Hudi数据查询

适用于版本0.10.1。

1 Spark数据源

可以简单地通过spark.read.parquet方式加载hudi表。

(1) 快照查询

val hudiIncQueryDF = spark
     .read()
     .format("hudi")
     .option(DataSourceReadOptions.QUERY_TYPE_OPT_KEY(), DataSourceReadOptions.QUERY_TYPE_SNAPSHOT_OPT_VAL())
     .load(tablePath)

(2) 增量查询

查询beginInstantTime时间后的增量数据。

 Dataset<Row> hudiIncQueryDF = spark.read()
     .format("org.apache.hudi")
     .option(DataSourceReadOptions.QUERY_TYPE_OPT_KEY(), DataSourceReadOptions.QUERY_TYPE_INCREMENTAL_OPT_VAL())
     .option(DataSourceReadOptions.BEGIN_INSTANTTIME_OPT_KEY(), <beginInstantTime>)
     .option(DataSourceReadOptions.INCR_PATH_GLOB_OPT_KEY(), "/year=2020/month=*/day=*") // Optional, use glob pattern if querying certain partitions
     .load(tablePath); // For incremental query, pass in the root/base path of table
     
hudiIncQueryDF.createOrReplaceTempView("hudi_trips_incremental")
spark.sql("select `_hoodie_commit_time`, fare, begin_lon, begin_lat, ts from  hudi_trips_incremental where fare > 20.0").show()

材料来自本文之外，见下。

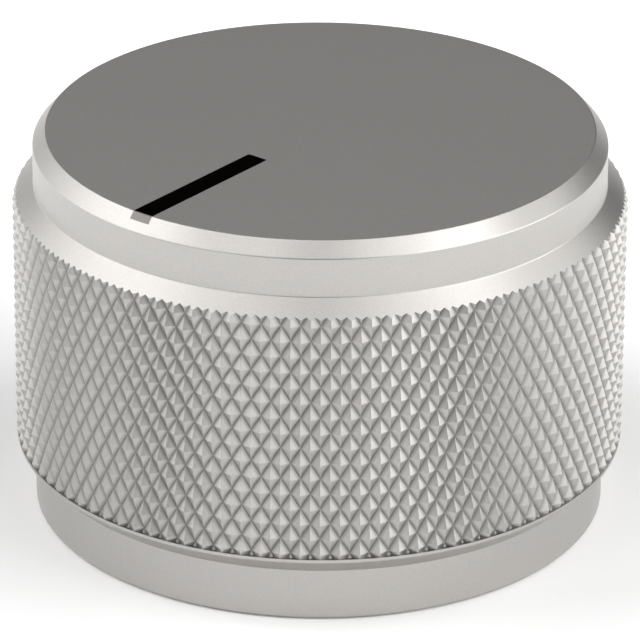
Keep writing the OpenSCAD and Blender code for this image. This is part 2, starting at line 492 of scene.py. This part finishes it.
# %% [markdown]
# ## The sleeve's plain sides
#
# The first and last row of the knurled surface are zigzags of lattice points and
# waists, with as many points as a plain ring outside, so a band of triangles joins
# each to its ring. The rings lie a millimetre outside the blank, clear of its metal.

# %% The whole sleeve


def ring_band(a, b):
    """Triangles between two rings of as many points, given by their numbers."""
    a2, b2 = np.roll(a, -1), np.roll(b, -1)
    return [np.stack([a, b2, a2], -1), np.stack([a, b, b2], -1)]


def knurl_sleeve():
    """Points and triangles of the sleeve."""
    starts = np.cumsum([0] + [place[..., 0].size for place in knurl_places])
    numbers = [
        start + np.arange(place[..., 0].size).reshape(place.shape[:2])
        for start, place in zip(starts, knurl_places)
    ]
    corner, level = numbers[:2]
    zigzags = [np.column_stack([corner[row], level[row]]).ravel() for row in (0, -1)]
    around = 2 * COLUMNS
    turn = np.radians(np.arange(around) * 360 / around + KNURL_TURN)
    sleeve_r = BLANK_R + 1
    ends = np.array([[sleeve_r, LATTICE_Z], [sleeve_r, LATTICE_Z + ROWS * ROW_H]])
    foot, head = starts[-1] + np.arange(2 * around).reshape(2, -1)
    triangles = knurled_triangles(*numbers)
    for a, b in ((foot, zigzags[0]), (zigzags[1], head), (head, foot)):
        triangles += ring_band(a, b)
    places = [*knurl_places, turned_rings(ends, turn)]
    return np.concatenate([p.reshape(-1, 3) for p in places]), np.concatenate(triangles)


sleeve_points, sleeve_triangles = knurl_sleeve()
print("knurl sleeve:", len(sleeve_points), "points,", len(sleeve_triangles), "triangles")

# %% [markdown]
# ## From arrays to objects
#
# foreach_set copies whole arrays into a mesh, which is much quicker than adding
# vertices one by one. Each object stays at the origin, with its place in its mesh, so
# that a pattern on Object coordinates lies still on it.

# %% Put a mesh into the scene


def new_piece(name, points_mm, triangles, material):
    """An object at the origin whose mesh holds these points, in millimetres, and triangles."""
    mesh = bpy.data.meshes.new(name)
    mesh.vertices.add(len(points_mm))
    mesh.vertices.foreach_set("co", (np.asarray(points_mm) * MM).astype(np.float32).ravel())
    mesh.loops.add(3 * len(triangles))
    mesh.loops.foreach_set("vertex_index", np.asarray(triangles, np.int32).ravel())
    mesh.polygons.add(len(triangles))
    mesh.polygons.foreach_set("loop_start", 3 * np.arange(len(triangles), dtype=np.int32))
    mesh.update(calc_edges=True)
    mesh.materials.append(material)
    piece = bpy.data.objects.new(name, mesh)
    bpy.context.scene.collection.objects.link(piece)
    return piece


def note_relief(piece, values):
    """Keep one value a point on the corners of a mesh, as the attribute relief."""
    corners = np.empty(len(piece.data.loops), np.int32)
    piece.data.loops.foreach_get("vertex_index", corners)
    relief = piece.data.attributes.new("relief", "FLOAT", "CORNER")
    relief.data.foreach_set("value", values[corners].astype(np.float32))


body = new_piece("knob_body_detailed", blank_points, blank_triangles, aluminium)
note_relief(body, np.ones(len(blank_points)))
sleeve = new_piece("knurl_sleeve", sleeve_points, sleeve_triangles, aluminium)
above_groove = np.hypot(sleeve_points[:, 0], sleeve_points[:, 1]) - KNURL_R + KNURL_DEPTH
note_relief(sleeve, np.clip(above_groove / KNURL_DEPTH, 0, 1))
print("relief of the sleeve, lowest:", round(float(above_groove.min() / KNURL_DEPTH), 2))

# %% [markdown]
# ## Cutting, shading and cutters
#
# A Boolean modifier takes one solid out of another. The Manifold solver is exact
# enough for closed meshes, quick, and it carries the relief attribute over to the cut
# faces. Shading is smooth across the small steps of a turned curve and hard across
# the knurl's edges. A cutter with straight sides is an outline carried straight up.

# %% Cut, shade and make a cutter


def cut(piece, cutters):
    """Take each cutter's solid out of the piece, apply it, and delete the cutter."""
    for cutter in cutters:
        step = piece.modifiers.new("cut", "BOOLEAN")
        step.operation, step.solver, step.object = "DIFFERENCE", "MANIFOLD", cutter
    graph = bpy.context.evaluated_depsgraph_get()
    piece.data = bpy.data.meshes.new_from_object(piece.evaluated_get(graph))
    piece.modifiers.clear()
    for cutter in cutters:
        bpy.data.objects.remove(cutter)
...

HoodieReadClient提供了以下隐式索引。

API	Description
read(keys)	Read out the data corresponding to the keys as a DataFrame, using Hudi’s own index for faster lookup
filterExists()	Filter out already existing records from the provided `RDD[HoodieRecord]`. Useful for de-duplication
checkExists(keys)	Check if the provided keys exist in a Hudi table

(3) Spark SQL

Spark SQL默认使用自身的Parquet实现，而不是使用Hive SerDe。

不同的表类型需要注意以下设置：

1) COW

Spark默认Parquet读取器可用于保留内建的优化，如向量化读取等。需要如下设置路径过滤器：

1	spark.sparkContext.hadoopConfiguration.setClass("mapreduce.input.pathFilter.class", classOf[org.apache.hudi.hadoop.HoodieROTablePathFilter], classOf[org.apache.hadoop.fs.PathFilter]);

关闭默认读取器后依旧可以查询。

2) MOR

版本>0.9.0无需额外配置。

2 Flink SQL

3 Hive

(1) 增量查询

HiveIncrementalPuller允许使用HiveQL增量查询，使用Hive JDBC运行Hive查询，并将结果保存在临时表中。

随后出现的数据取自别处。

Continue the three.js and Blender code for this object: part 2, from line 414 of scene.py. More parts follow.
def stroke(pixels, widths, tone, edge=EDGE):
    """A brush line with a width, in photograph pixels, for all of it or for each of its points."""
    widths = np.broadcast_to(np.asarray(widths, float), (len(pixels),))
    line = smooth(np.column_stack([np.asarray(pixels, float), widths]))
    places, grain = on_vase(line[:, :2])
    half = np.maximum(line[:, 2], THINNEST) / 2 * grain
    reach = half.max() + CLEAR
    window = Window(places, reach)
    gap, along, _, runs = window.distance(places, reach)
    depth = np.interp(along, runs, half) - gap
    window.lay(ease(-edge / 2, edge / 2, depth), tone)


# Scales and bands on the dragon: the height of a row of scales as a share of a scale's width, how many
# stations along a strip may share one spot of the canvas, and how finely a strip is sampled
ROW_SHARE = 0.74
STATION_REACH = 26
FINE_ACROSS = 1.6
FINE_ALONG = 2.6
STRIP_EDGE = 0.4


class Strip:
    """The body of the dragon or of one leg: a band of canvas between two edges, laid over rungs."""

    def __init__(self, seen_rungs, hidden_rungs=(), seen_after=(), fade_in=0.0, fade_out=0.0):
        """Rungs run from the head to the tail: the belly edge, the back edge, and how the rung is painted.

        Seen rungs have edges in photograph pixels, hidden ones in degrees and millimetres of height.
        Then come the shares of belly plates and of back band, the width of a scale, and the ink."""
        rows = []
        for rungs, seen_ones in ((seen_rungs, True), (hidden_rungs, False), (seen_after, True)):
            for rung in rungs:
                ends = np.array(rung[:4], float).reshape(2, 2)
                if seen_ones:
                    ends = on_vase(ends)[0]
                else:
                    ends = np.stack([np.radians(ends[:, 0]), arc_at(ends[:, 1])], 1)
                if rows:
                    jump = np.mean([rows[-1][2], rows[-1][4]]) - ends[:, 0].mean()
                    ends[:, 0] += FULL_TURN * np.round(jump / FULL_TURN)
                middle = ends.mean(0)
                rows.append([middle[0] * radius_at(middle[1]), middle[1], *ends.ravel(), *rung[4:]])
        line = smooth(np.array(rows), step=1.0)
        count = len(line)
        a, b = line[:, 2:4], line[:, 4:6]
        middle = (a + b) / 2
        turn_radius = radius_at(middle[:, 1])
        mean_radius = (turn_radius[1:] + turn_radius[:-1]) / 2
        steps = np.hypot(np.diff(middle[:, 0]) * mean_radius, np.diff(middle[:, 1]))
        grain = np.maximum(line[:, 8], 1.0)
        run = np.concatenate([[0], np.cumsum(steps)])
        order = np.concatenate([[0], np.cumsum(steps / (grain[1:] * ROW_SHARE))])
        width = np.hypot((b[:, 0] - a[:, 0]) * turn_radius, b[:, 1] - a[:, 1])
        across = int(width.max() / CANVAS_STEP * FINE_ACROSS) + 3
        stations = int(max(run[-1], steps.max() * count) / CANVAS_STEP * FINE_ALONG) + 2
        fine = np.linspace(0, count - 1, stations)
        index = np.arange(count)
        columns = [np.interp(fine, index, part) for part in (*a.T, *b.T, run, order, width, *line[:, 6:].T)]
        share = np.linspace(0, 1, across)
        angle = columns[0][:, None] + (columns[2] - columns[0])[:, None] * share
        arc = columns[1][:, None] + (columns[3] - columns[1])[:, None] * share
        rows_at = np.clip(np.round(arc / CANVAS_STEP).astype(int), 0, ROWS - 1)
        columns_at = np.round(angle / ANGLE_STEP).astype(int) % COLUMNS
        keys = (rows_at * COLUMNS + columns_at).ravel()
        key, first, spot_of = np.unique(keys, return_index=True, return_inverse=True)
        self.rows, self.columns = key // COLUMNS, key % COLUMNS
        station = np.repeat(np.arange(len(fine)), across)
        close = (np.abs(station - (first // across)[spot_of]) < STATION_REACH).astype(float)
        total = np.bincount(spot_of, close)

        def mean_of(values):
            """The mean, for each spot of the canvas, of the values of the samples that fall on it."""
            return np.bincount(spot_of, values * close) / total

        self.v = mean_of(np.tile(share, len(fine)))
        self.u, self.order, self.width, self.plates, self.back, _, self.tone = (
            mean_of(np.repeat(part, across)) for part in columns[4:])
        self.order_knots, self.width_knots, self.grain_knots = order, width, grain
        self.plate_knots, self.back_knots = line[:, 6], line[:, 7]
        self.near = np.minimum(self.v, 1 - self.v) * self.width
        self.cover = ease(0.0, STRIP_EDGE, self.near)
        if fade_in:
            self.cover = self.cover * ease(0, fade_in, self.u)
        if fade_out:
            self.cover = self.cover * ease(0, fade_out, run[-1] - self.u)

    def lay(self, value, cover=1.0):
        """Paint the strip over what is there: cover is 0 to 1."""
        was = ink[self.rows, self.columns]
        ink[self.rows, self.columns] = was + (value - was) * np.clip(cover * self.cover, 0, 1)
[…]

Upsert工具HoodieDeltaStreamer能够从文件架构获取所需的状态信息，如app/incremental-hql/intermediate/{source_table_name}_temp/{last_commit_included}。变化表将注册为{tmpdb}.{sourcetable}{last_commit_included}。

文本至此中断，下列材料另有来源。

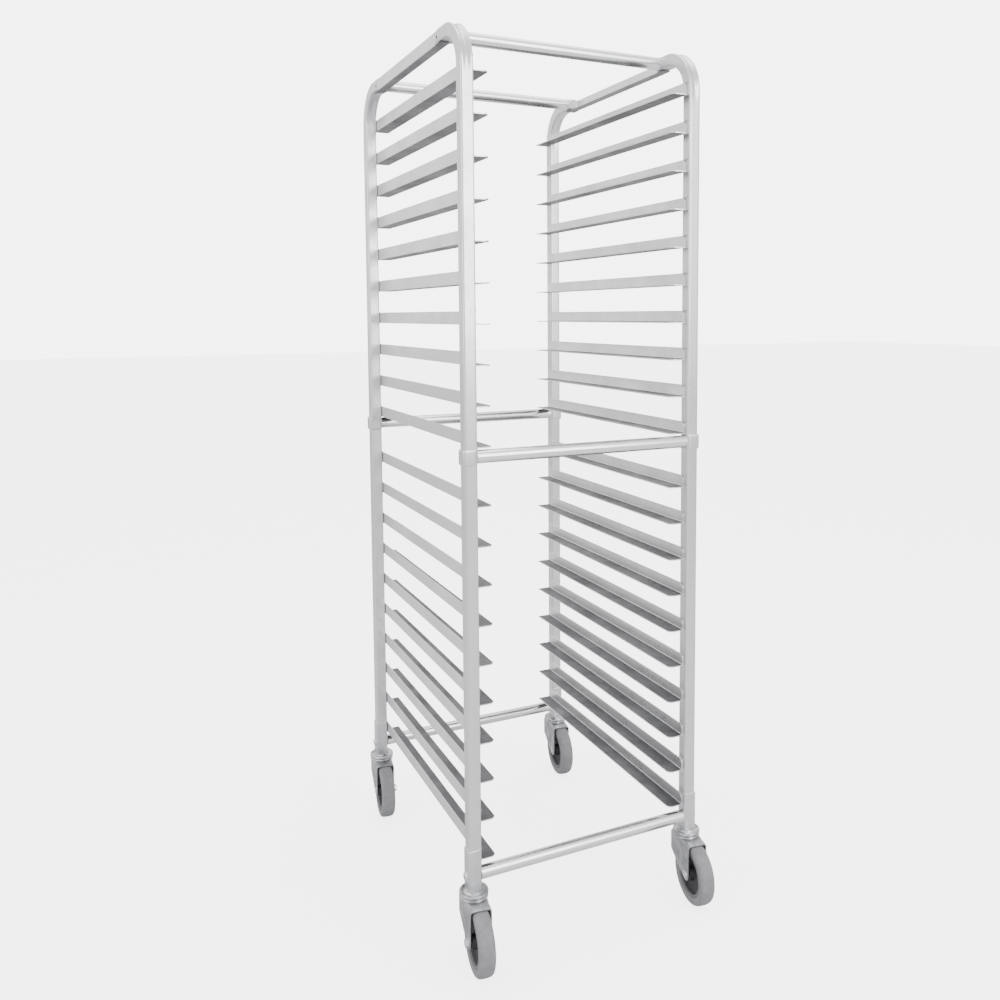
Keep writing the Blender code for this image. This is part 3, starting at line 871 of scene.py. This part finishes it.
AXLE_RADIUS = 0.0049
HEX_HALF_FLAT = 0.0072
HEX_TOP = 0.0070
HEX_CHAMFER = 0.0010
HEX_TOP_SHARE = 0.9
WASHER_THICK = 0.0013
WASHER_PROFILE = [(0.0, 0.0), (0.0092, 0.0), (0.0094, 0.0002), (0.0094, 0.0011),
                  (0.0090, WASHER_THICK), (0.0, WASHER_THICK)]
PRESSED_END = [(0.0, WASHER_THICK), (0.0064, WASHER_THICK), (0.0062, 0.0024), (0.0052, 0.0030),
               (0.0040, 0.0026), (0.0034, 0.0016), (0.0, 0.0015)]
SHANK_PROFILE = [(0.0, -FORK_HALF), (AXLE_RADIUS, -FORK_HALF), (AXLE_RADIUS, FORK_HALF),
                 (0.0, FORK_HALF)]


def add_hex(shape, place):
    """The bolt's hexagon head on its washer, with its far corners turned off."""
    rings = []
    corner = HEX_HALF_FLAT / math.cos(math.pi / 6)
    levels = [(corner, WASHER_THICK), (corner, HEX_TOP - HEX_CHAMFER)]
    levels.append((corner * HEX_TOP_SHARE, HEX_TOP))
    for radius, rise in levels:
        rings.append(ring_round(shape, place, radius, rise, 6))
    skin(shape, rings)
    shape.faces.new(rings[0])
    shape.faces.new(rings[-1])


for end, side in CORNERS:
    place = caster_place(end, side)
    axle = Vector((0, -TRAIL, WHEEL_RADIUS))
    head_side = -1 if (end, side) == ("front", "left") else 1
    shape = bmesh.new()
    for sign in (head_side, -head_side):
        spot = place @ facing(axle + Vector((sign * FORK_HALF, 0, 0)), Vector((sign, 0, 0)))
        add_turned(shape, WASHER_PROFILE, spot, 30)
        if sign == head_side:
            add_hex(shape, spot)
        else:
            add_turned(shape, PRESSED_END, spot, 24)
    add_turned(shape, SHANK_PROFILE, place @ facing(axle, Vector((1, 0, 0))), 24)
    finish_piece(f"axle_bolt_{end}_{side}", shape, [BOLT_METAL], f"fork_{end}_{side}",
                 sharp=40)

# ---------------------------------------------------------------------------------------------
# Wheel hubs. Moulded in dark glass-filled nylon: a rim band that the tyre is bonded to, a dished
# web, and a boss round a steel bearing sleeve with a dust shield.

HUB_PROFILE = [(0.0066, 0.0176), (0.0118, 0.0176), (0.0130, 0.0168), (0.0136, 0.0120),
               (0.0150, 0.0075), (0.0200, 0.0062), (0.0330, 0.0062), (0.0378, 0.0072),
               (0.0400, 0.0110), (0.0408, 0.0138), (0.0420, 0.0146), (0.0462, 0.0146),
               (0.0470, 0.0136), (0.0470, 0.0)]
SLEEVE_PROFILE = [(0.0051, 0.0), (0.0051, 0.0182), (0.0066, 0.0184), (0.0072, 0.0180),
                  (0.0105, 0.0180), (0.0110, 0.0177), (0.0110, 0.0172)]
HUB_RIM_RADIUS = 0.0404
HUB_SEGMENTS = 72


def moulded_group():
    """Fine moulding texture with scuffs, for rubber and plastic."""
    tree, entry, leave = group_shell(
        "moulded surface",
        [("Fresh", "NodeSocketColor", (0.1, 0.1, 0.1, 1)),
         ("Scuffed", "NodeSocketColor", (0.2, 0.2, 0.2, 1)),
         ("Scuff Share", "NodeSocketFloat", 0.5), ("Texture Scale", "NodeSocketFloat", 900.0)],
        SURFACE_OUTPUTS)
    link = tree.links.new
    place = add_node(tree, "ShaderNodeTexCoord", (-1100, 300))
    grain = add_node(tree, "ShaderNodeTexNoise", (-800, 300))
    grain.inputs["Detail"].default_value = 2.0
    link(place.outputs["Object"], grain.inputs["Vector"])
    link(entry.outputs["Texture Scale"], grain.inputs["Scale"])
    scuff = add_node(tree, "ShaderNodeTexNoise", (-800, 0))
    scuff.inputs["Scale"].default_value = 60.0
    scuff.inputs["Detail"].default_value = 8.0
    scuff.inputs["Roughness"].default_value = 0.7
    link(place.outputs["Object"], scuff.inputs["Vector"])
    worn = add_node(tree, "ShaderNodeMapRange", (-550, 0))
    worn.inputs["From Min"].default_value = 0.42
    worn.inputs["From Max"].default_value = 0.70
    link(scuff.outputs["Fac"], worn.inputs["Value"])
    share = add_node(tree, "ShaderNodeMath", (-300, 0), operation="MULTIPLY")
    link(worn.outputs["Result"], share.inputs[0])
    link(entry.outputs["Scuff Share"], share.inputs[1])
    tint = add_node(tree, "ShaderNodeMix", (0, 250), data_type="RGBA")
    link(share.outputs[0], tint.inputs["Factor"])
    link(entry.outputs["Fresh"], tint.inputs["A"])
    link(entry.outputs["Scuffed"], tint.inputs["B"])
    link(tint.outputs["Result"], leave.inputs["Color"])
    gloss = add_node(tree, "ShaderNodeMapRange", (0, 0))
    gloss.inputs["To Min"].default_value = 0.50
    gloss.inputs["To Max"].default_value = 0.78
    link(share.outputs[0], gloss.inputs["Value"])
    link(gloss.outputs["Result"], leave.inputs["Roughness"])
    link(grain.outputs["Fac"], leave.inputs["Height"])
    return tree


MOULDED = moulded_group()


def moulded(name, fresh, scuffed, scuff_share, scale, relief):
    """Rubber or plastic as it left the mould, scuffed in patches."""
    values = {"Fresh": (*fresh, 1), "Scuffed": (*scuffed, 1), "Scuff Share": scuff_share,
              "Texture Scale": scale}
    return surfaced(name, MOULDED, values, 0.0, relief, 0.0003)


# The hub is dark nylon throughout. The rim band is given a lighter grey than the recessed web and
# boss: painted light on the rim and painted shade in the recess.
HUB_NYLON_AND_SHADE = moulded("dark hub nylon with painted shade", (0.018, 0.018, 0.02), (0.05, 0.05, 0.055), 0.5, 1400.0, 0.25)
HUB_RIM_PAINTED_LIGHT = moulded("hub rim painted light", (0.13, 0.13, 0.14), (0.19, 0.19, 0.195), 0.6, 1400.0, 0.25)
for end, side in CORNERS:
    place = caster_place(end, side) @ facing(Vector((0, -TRAIL, WHEEL_RADIUS)), Vector((1, 0, 0)))
    profile = HUB_PROFILE + [(radius, -rise) for radius, rise in reversed(HUB_PROFILE[:-1])]
    shape = bmesh.new()
    centre = place.translation
    for face in add_turned_ring(shape, profile, place, HUB_SEGMENTS):
        # Faces beyond the rim radius take the lighter grey, which is painted light.
        if all((vert.co - centre).length > HUB_RIM_RADIUS for vert in face.verts):
            face.material_index = 1
    finish_piece(f"wheel_hub_{end}_{side}", shape, [HUB_NYLON_AND_SHADE, HUB_RIM_PAINTED_LIGHT], f"wheel_{end}_{side}",
                 sharp=40)
    shape = bmesh.new()
    for sign in (1, -1):
        flip = place @ Matrix.Scale(sign, 4, Vector((0, 0, 1)))
        add_turned(shape, SLEEVE_PROFILE, flip, 40)
    finish_piece(f"wheel_bearing_{end}_{side}", shape, [RACE_ZINC], f"wheel_{end}_{side}",
                 sharp=40)

# ---------------------------------------------------------------------------------------------
# Tyres. Soft grey non-marking rubber moulded onto the hub: a slightly crowned tread with round
# shoulders, a raised moulding line at the edge of each sidewall, and a scuffed, dusty tread.

TYRE_PROFILE = [(0.0470, 0.0140), (0.0478, 0.0148), (0.0486, 0.0146), (0.0494, 0.0151),
                (0.0505, 0.0156), (0.0560, 0.0158), (0.0580, 0.0155), (0.0604, 0.0142),
                (0.0620, 0.0120), (0.0629, 0.0092), (0.0633, 0.0060), (0.0635, 0.0020)]
TYRE_SEGMENTS = 96
TYRE_RUBBER = moulded("soft grey rubber", (0.20, 0.20, 0.215), (0.28, 0.277, 0.28), 0.8, 700.0,
                      0.35)
for end, side in CORNERS:
    place = caster_place(end, side) @ facing(Vector((0, -TRAIL, WHEEL_RADIUS)), Vector((1, 0, 0)))
    profile = TYRE_PROFILE + [(radius, -rise) for radius, rise in reversed(TYRE_PROFILE)]
    shape = bmesh.new()
    add_turned_ring(shape, profile, place, TYRE_SEGMENTS)
    finish_piece(f"tyre_{end}_{side}", shape, [TYRE_RUBBER], f"wheel_{end}_{side}",
                 [f"caster_wheel_{end}_{side}"], sharp=40)

# ---------------------------------------------------------------------------------------------
# Studio. A plain pale floor, a pale surround, three soft lamps, and the camera, a little above
# the middle of the rack and to its left. Floor and surround look whiter to the camera than the
# light they throw on the rack, so the metal keeps its shading.

FLOOR_GLOW = 3.6
floor_shape = bmesh.new()
bmesh.ops.create_grid(floor_shape, x_segments=2, y_segments=2, size=30.0)
floor_mesh = bpy.data.meshes.new("floor")
floor_shape.to_mesh(floor_mesh)
floor_shape.free()
floor = bpy.data.objects.new("floor", floor_mesh)
bpy.context.scene.collection.objects.link(floor)
floor_paint = bpy.data.materials.new("pale floor")
floor_paint.use_nodes = True
floor_shader = shader_of(floor_paint)
floor_shader.inputs["Roughness"].default_value = 0.9
floor_shader.inputs["Emission Color"].default_value = (1, 1, 1, 1)
floor_sight = add_node(floor_paint.node_tree, "ShaderNodeLightPath", (-700, 0))
floor_tint = add_node(floor_paint.node_tree, "ShaderNodeMix", (-400, 200), data_type="RGBA")
floor_tint.inputs["A"].default_value = (0.62, 0.62, 0.63, 1)
floor_tint.inputs["B"].default_value = (0.92, 0.92, 0.92, 1)
floor_lift = add_node(floor_paint.node_tree, "ShaderNodeMath", (-400, -200), operation="MULTIPLY")
floor_lift.inputs[1].default_value = FLOOR_GLOW
for source, target in ((floor_sight.outputs["Is Camera Ray"], floor_tint.inputs["Factor"]),
                       (floor_tint.outputs["Result"], floor_shader.inputs["Base Color"]),
                       (floor_sight.outputs["Is Camera Ray"], floor_lift.inputs[0]),
                       (floor_lift.outputs[0], floor_shader.inputs["Emission Strength"])):
    floor_paint.node_tree.links.new(source, target)
floor_mesh.materials.append(floor_paint)

SURROUND_LIGHT = 1.5
SURROUND_SEEN = 6.0
world = bpy.data.worlds.new("pale surround")
bpy.context.scene.world = world
world.use_nodes = True
backdrop = world.node_tree.nodes["Background"]
backdrop.inputs["Color"].default_value = (1.0, 1.0, 1.0, 1)
sight = add_node(world.node_tree, "ShaderNodeLightPath", (-500, 0))
glow = add_node(world.node_tree, "ShaderNodeMapRange", (-250, 0))
glow.inputs["To Min"].default_value = SURROUND_LIGHT
glow.inputs["To Max"].default_value = SURROUND_SEEN
world.node_tree.links.new(sight.outputs["Is Camera Ray"], glow.inputs["Value"])
world.node_tree.links.new(glow.outputs["Result"], backdrop.inputs["Strength"])


def soft_lamp(name, place, target, size, watts):
    """A rectangular lamp at a place, turned to a target."""
    lamp = bpy.data.lights.new(name, "AREA")
    lamp.shape = "RECTANGLE"
    lamp.size, lamp.size_y = size
    lamp.energy = watts
    holder = bpy.data.objects.new(name, lamp)
    holder.location = place
    holder.rotation_euler = (Vector(target) - Vector(place)).to_track_quat("-Z", "Y").to_euler()
    bpy.context.scene.collection.objects.link(holder)


soft_lamp("front softbox", (0.9, -3.2, 2.2), (0, 0, 0.95), (1.8, 2.4), 60)
soft_lamp("left softbox", (-3.0, -0.6, 1.8), (0, 0, 0.9), (1.4, 2.2), 22)
soft_lamp("overhead softbox", (0.2, 0.3, 4.2), (0, 0, 1.0), (2.6, 2.6), 45)

EYE = Vector((-0.8670, -1.8980, 1.2413))
YAW = 0.4528
PITCH = -0.0802
ROLL = -0.0045
LENS = 33.86
LENS_SHIFT = (-0.0483, -0.1092)
camera_data = bpy.data.cameras.new("camera")
camera_data.lens = LENS
camera_data.sensor_width = 36.0
camera_data.shift_x, camera_data.shift_y = LENS_SHIFT
camera = bpy.data.objects.new("camera", camera_data)
look = Vector((math.sin(YAW) * math.cos(PITCH), math.cos(YAW) * math.cos(PITCH), math.sin(PITCH)))
aim = look.to_track_quat("-Z", "Y").to_matrix().to_4x4() @ Matrix.Rotation(ROLL, 4, "Z")
camera.matrix_world = Matrix.Translation(EYE) @ aim
bpy.context.scene.collection.objects.link(camera)
bpy.context.scene.camera = camera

HiveIncrementalPuller配置如下：

Config	Description	Default
hiveUrl	Hive Server 2 URL to connect to
hiveUser	Hive Server 2 Username
hivePass	Hive Server 2 Password
queue	YARN Queue name
tmp	Directory where the temporary delta data is stored in DFS. The directory structure will follow conventions. Please see the below section.
extractSQLFile	The SQL to execute on the source table to extract the data. The data extracted will be all the rows that changed since a particular point in time.
sourceTable	Source Table Name. Needed to set hive environment properties.
sourceDb	Source DB name. Needed to set hive environment properties.
targetTable	Target Table Name. Needed for the intermediate storage directory structure.
targetDb	Target table’s DB name.
tmpdb	The database to which the intermediate temp delta table will be created	hoodie_temp
fromCommitTime	This is the most important parameter. This is the point in time from which the changed records are queried from.
maxCommits	Number of commits to include in the query. Setting this to -1 will include all the commits from fromCommitTime. Setting this to a value > 0, will include records that ONLY changed in the specified number of commits after fromCommitTime. This may be needed if you need to catch up say 2 commits at a time.	3
help	Utility Help

设置fromCommitTime=0和maxCommits=-1可用于初始化backfill。当前存在的局限是不能在不同查询模式间自关联。

注意Hive增量查询使用Fetch Task执行。因为Fetch Task对每个分区调用一次InputFormat.listStatus()，Hoodie元数据将在每次调用时列出。可以设置set hive.fetch.task.conversion=none保证合并分区并只调用一次。

4 PrestoDB

5 Trino

6 Impala(>=3.4)

7 支持矩阵

(1) COW

Query Engine	Snapshot Queries	Incremental Queries
Hive	Y	Y
Spark SQL	Y	Y
Spark Datasource	Y	Y
Flink SQL	Y	N
PrestoDB	Y	N
Trino	Y	N
Impala	Y	N

(2) MOR

Query Engine	Snapshot Queries	Incremental Queries	Read Optimized Queries
Hive	Y	Y	Y
Spark SQL	Y	Y	Y
Spark Datasource	Y	Y	Y
Flink SQL	Y	Y	Y
PrestoDB	Y	N	Y
Trino	N	N	Y
Impala	N	N	Y